#### PROBLEM DETAILS
Transcribe the records exactly from the line with "What three.js and" to the end, both included.

*-*-*

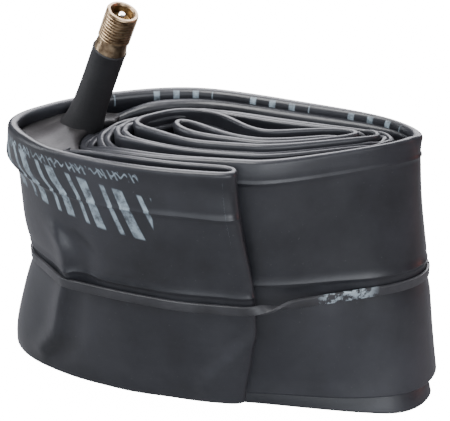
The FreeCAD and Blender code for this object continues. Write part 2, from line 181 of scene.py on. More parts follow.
def beside(line, offset):
    """The line moved to its left."""
    heading = np.gradient(line, axis=0)
    heading = heading / np.linalg.norm(heading, axis=1)[:, None]
    return line + offset[:, None] * np.stack([-heading[:, 1], heading[:, 0]], -1)


def half_circle(first, last, count):
    """Points of the half circle from first to last, bulging to the left of the way between them."""
    centre = (first + last) / 2
    arm = first - centre
    angle = np.linspace(0, -math.pi, count + 2)[1:-1]
    turned = [arm * math.cos(a) + np.array((-arm[1], arm[0])) * math.sin(a) for a in angle]
    return centre + np.array(turned)


def flap_winding():
    """Where the inner strand passes the flap's place, which is where the winding starts."""
    winding = np.linspace(-0.1, 0.5, 4000)
    return float(winding[np.argmin(np.abs(spiral_points(winding, -1)[:, 0] - FLAP_X))])


def fold_rows(before, after, top, turns):
    """Rows of the fold that joins one strand's last row to the other's first."""
    fold = half_circle(before[:2], after[:2], FOLD_STEPS)
    level = np.full(FOLD_STEPS, top)
    turned = np.full(FOLD_STEPS, turns)
    return np.column_stack([fold, level, turned, np.linspace(before[4], after[4], FOLD_STEPS)])


def tube_line():
    """The closed centre line: rows of x, y, top, turns and strand."""
    winding = np.linspace(flap_winding(), HOOK_START, 6000)
    hook = hook_line()
    hook_turns = HOOK_START / TURN + run_of(hook) / HOOK_TURN_LENGTH
    core_top = float(strip_top(HOOK_START, 1))
    to_tip = run_of(hook)[-1] - run_of(hook)
    step_down = CORE_STEP * smooth((to_tip - 38) / 12)
    spread = TIP_SPREAD * smooth((17 - to_tip) / 12) * (0.55 + 0.45 * smooth(to_tip / 3.5))
    sides = {}
    for strand in (1, -1):
        spiral = spiral_points(winding, strand)
        branch = beside(hook, strand * (PITCH / 2 + spread))
        plan = np.concatenate([spiral[:-1], branch])
        branch_top = core_top - step_down * (strand < 0)
        top = np.concatenate([strip_top(winding[:-1], strand), branch_top])
        turns = np.concatenate([winding[:-1] / TURN, hook_turns])
        sides[strand] = np.column_stack([plan, top, turns, np.full(len(plan), strand)])
    outer = sides[1]
    inner = sides[-1][::-1]
    tip_rows = fold_rows(outer[-1], inner[0], core_top, outer[-1, 3])
    flap_rows = fold_rows(inner[-1], outer[0], outer[0, 2], outer[0, 3])
    return np.concatenate([outer, tip_rows, inner, flap_rows])


STATION_SPACING = 1.0
ROUNDING_PASSES = 12


def resampled(rows, spacing):
    """The closed line with even spacing, slightly rounded, and the distance along it."""
    closed = np.concatenate([rows, rows[:1]])
    run = run_of(closed[:, :2])
    count = int(round(run[-1] / spacing))
    at = np.linspace(0, run[-1], count, endpoint=False)
    even = np.column_stack([np.interp(at, run, closed[:, k]) for k in range(closed.shape[1])])
    for _ in range(ROUNDING_PASSES):
        even[:, :3] = 0.5 * even[:, :3] + 0.25 * (np.roll(even[:, :3], 1, 0) + np.roll(even[:, :3], -1, 0))
    return even, at


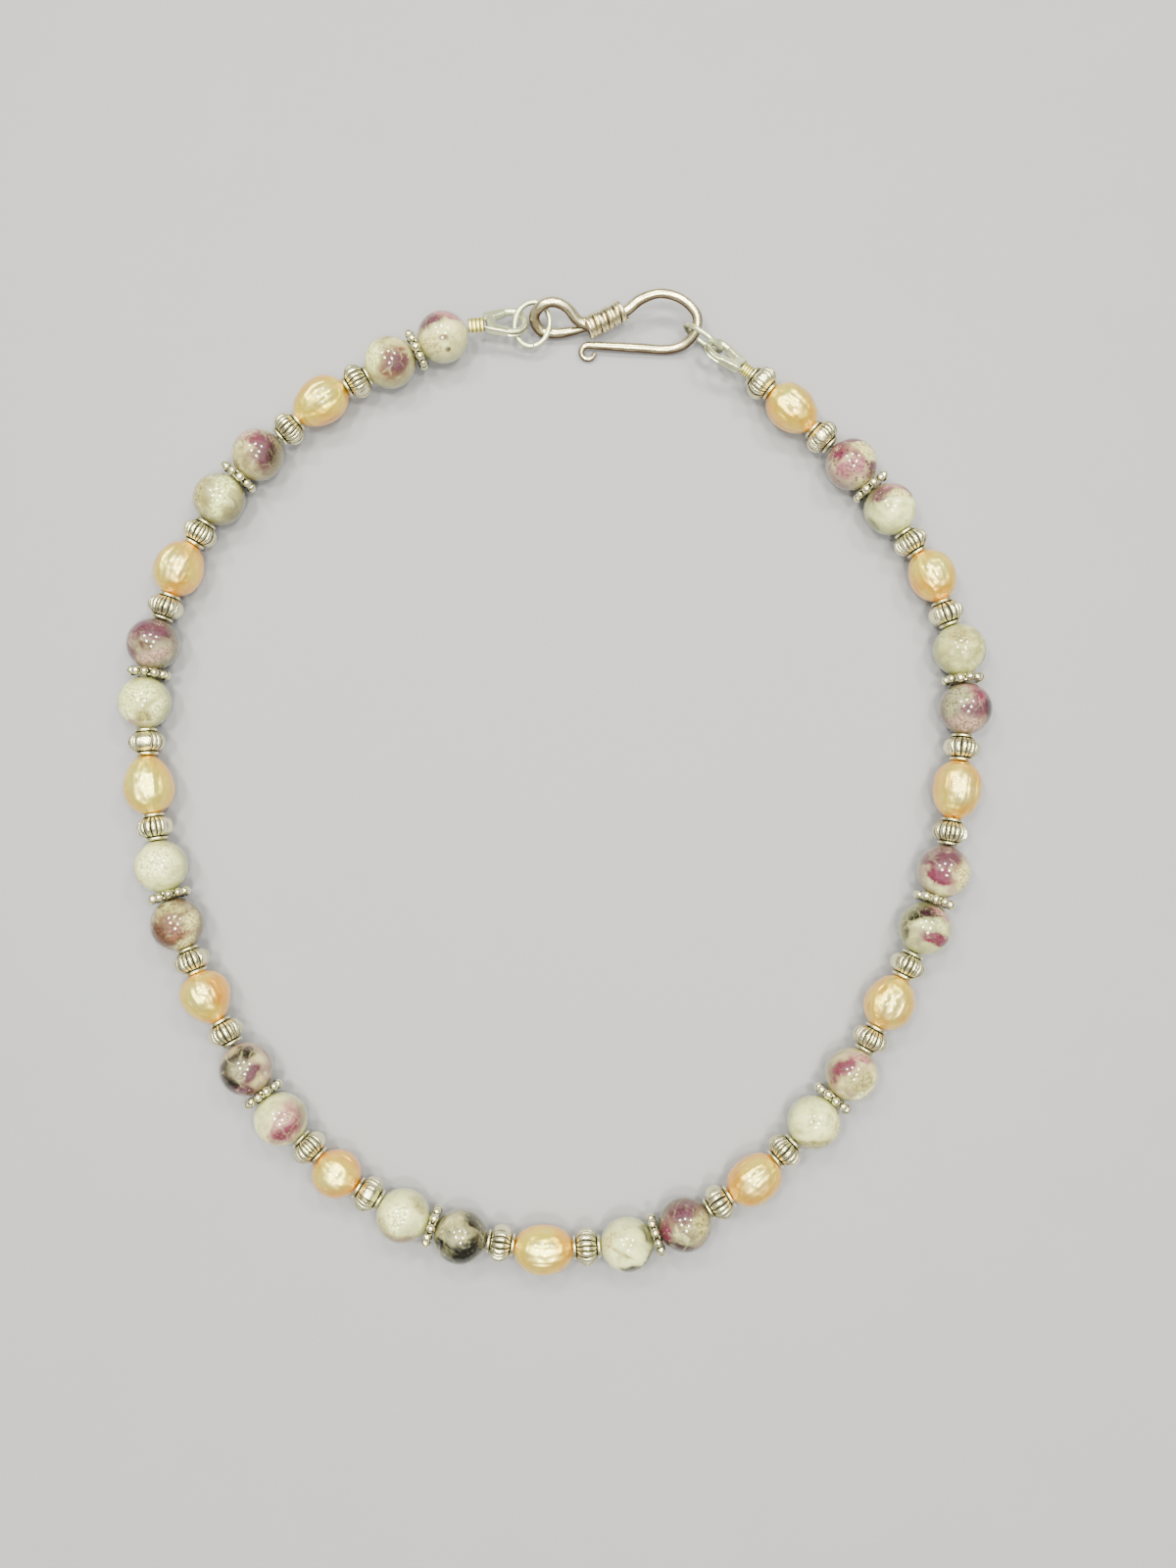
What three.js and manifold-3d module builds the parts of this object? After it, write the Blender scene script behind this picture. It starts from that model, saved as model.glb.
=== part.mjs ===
// A single-strand choker, laid flat in a loop with its clasp done up.
//
// The strand repeats one pattern eleven times: round stone, daisy spacer, round stone, fluted
// rondelle, freshwater pearl, fluted rondelle. Both ends of the beading wire are crimped, pass
// round a horseshoe wire guard, and a jump ring joins each guard to a wrought hook clasp.
//
// Units are millimetres. +Z is up from the surface that the choker lies on, +Y points to the
// clasp and +X to the clasp's hook end.

import * as THREE from 'three';
import { mergeVertices } from 'three/addons/utils/BufferGeometryUtils.js';
import Module from 'manifold-3d';

const wasm = await Module();
wasm.setup();

const DEGREE = Math.PI / 180;

// ---------------------------------------------------------------------------------------
// Driving dimensions
// ---------------------------------------------------------------------------------------

const STONE_DIAMETER = 8;
const THREAD_HEIGHT = STONE_DIAMETER / 2;
const DRILL_RADIUS = 0.65;
const THREAD_RADIUS = 0.25;
const MOUTH_RADIUS = 1.05;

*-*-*

#### EXERCISE RESULT
What three.js and manifold-3d module builds the parts of this object? After it, write the Blender scene script behind this picture. It starts from that model, saved as model.glb.
=== part.mjs ===
// A single-strand choker, laid flat in a loop with its clasp done up.
//
// The strand repeats one pattern eleven times: round stone, daisy spacer, round stone, fluted
// rondelle, freshwater pearl, fluted rondelle. Both ends of the beading wire are crimped, pass
// round a horseshoe wire guard, and a jump ring joins each guard to a wrought hook clasp.
//
// Units are millimetres. +Z is up from the surface that the choker lies on, +Y points to the
// clasp and +X to the clasp's hook end.

import * as THREE from 'three';
import { mergeVertices } from 'three/addons/utils/BufferGeometryUtils.js';
import Module from 'manifold-3d';

const wasm = await Module();
wasm.setup();

const DEGREE = Math.PI / 180;

// ---------------------------------------------------------------------------------------
// Driving dimensions
// ---------------------------------------------------------------------------------------

const STONE_DIAMETER = 8;
const THREAD_HEIGHT = STONE_DIAMETER / 2;
const DRILL_RADIUS = 0.65;
const THREAD_RADIUS = 0.25;
const MOUTH_RADIUS = 1.05;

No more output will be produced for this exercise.